Selected excerpts from Jens Bjerre’s The Last Cannibals on primitive beliefs and customs
The confusion which arises when white men impinge on native custom and habit was illustrated in another episode when a high-ranking official and his lady were due to visit a certain village. Word was sent ahead to the chief, suggesting that the girls of the village should wear more clothes than usual lest their naked breasts should shock the lady. When the party arrived for the reception, however, the girls were observed to be wearing their usual costume of raffia skirts and flowers in the hair. But as the official’s wife stepped ashore all the girls modestly lifted their raffia skirts and held them over their breasts.

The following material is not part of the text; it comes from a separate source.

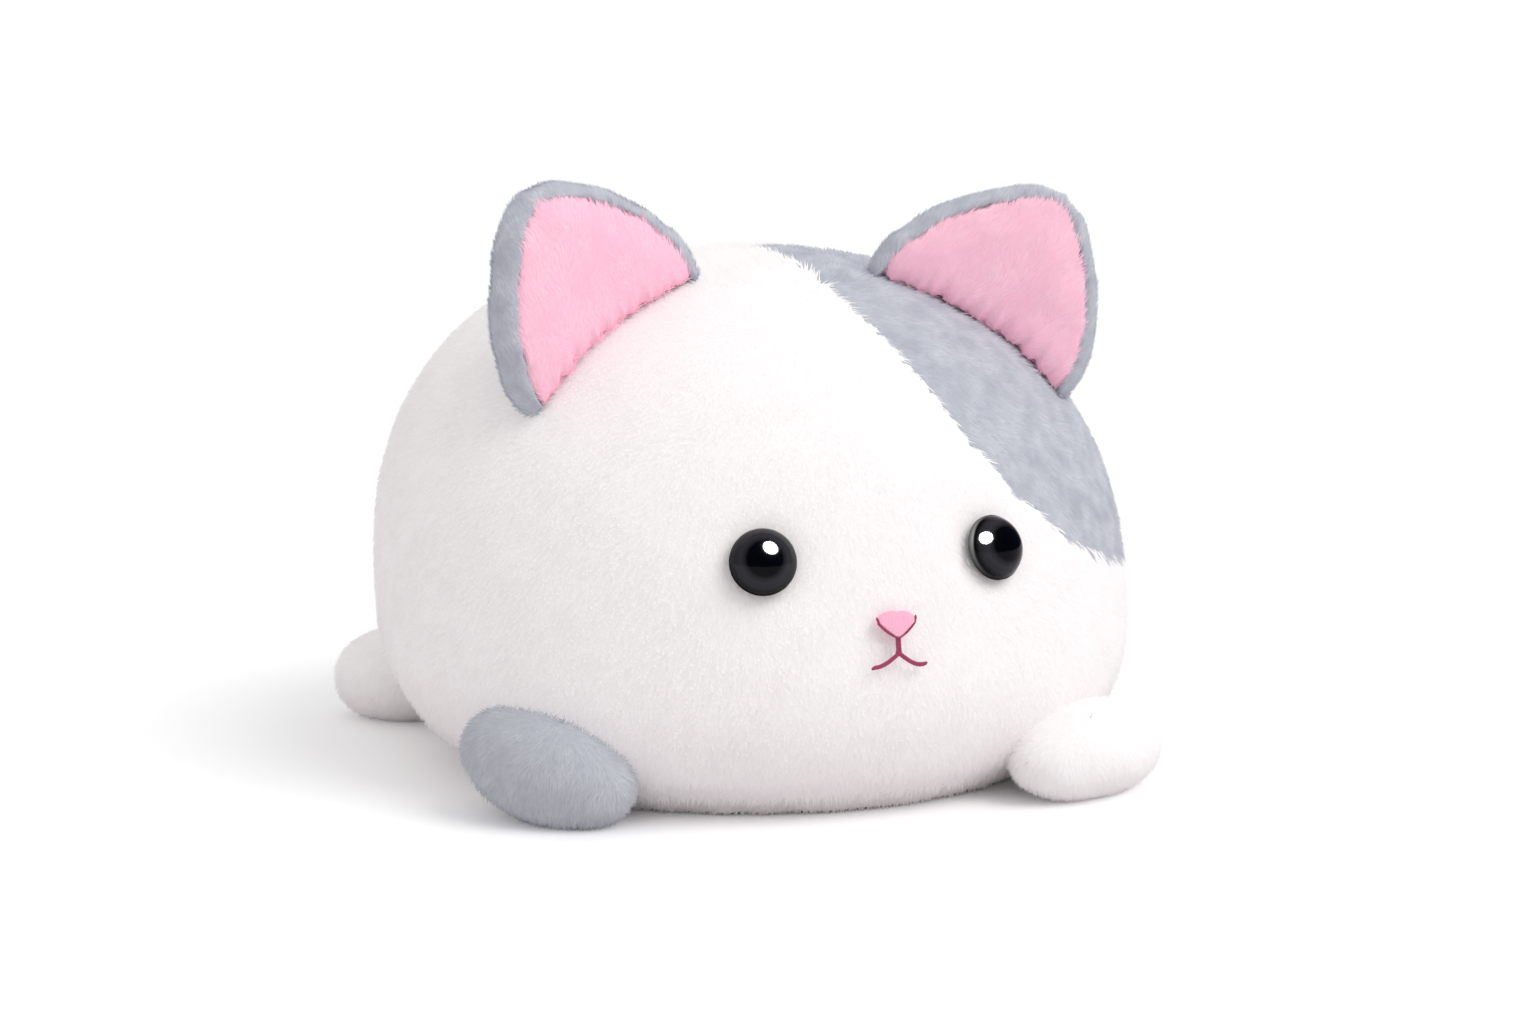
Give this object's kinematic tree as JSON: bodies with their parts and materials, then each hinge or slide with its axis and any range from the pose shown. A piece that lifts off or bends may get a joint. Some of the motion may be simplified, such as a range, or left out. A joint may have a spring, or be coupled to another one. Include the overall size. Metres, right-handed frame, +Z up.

The next morning broke fine and sunny, and warriors from surrounding villages came streaming in, all magnificently decorated with coloured feathers from the birds of paradise, and many with their faces daubed with vegetable dyes, soot and boar grease. After sitting about over food and drink until midday, they began the ceremony. They [the Morombos and their guests] stood in long rows, in the middle of the open square, half of them carrying snake-skin drums, the others clutching spears or bows in their hands. The dance which they performed consisted of hopping and stamping to the accompaniment of the drums, and as the tempo quickened they worked themselves more and more into a state of frenzy. The sweat poured from them and some of them shouted threateningly at me when I pointed my camera or microphone at them. Suddenly, there was an interruption. A group of young girls came yelling out of the guest hut, caught hold of one of the young men among the dancers and dragged him off, violently protesting, into the jungle. Through Maio I learned that this was a frequent occurrence during the dancing feasts. When one of the young girls takes a fancy to a man, she lets him see it; and if he ignores her overtures, she collects her girl friends and carries off the reluctant lover.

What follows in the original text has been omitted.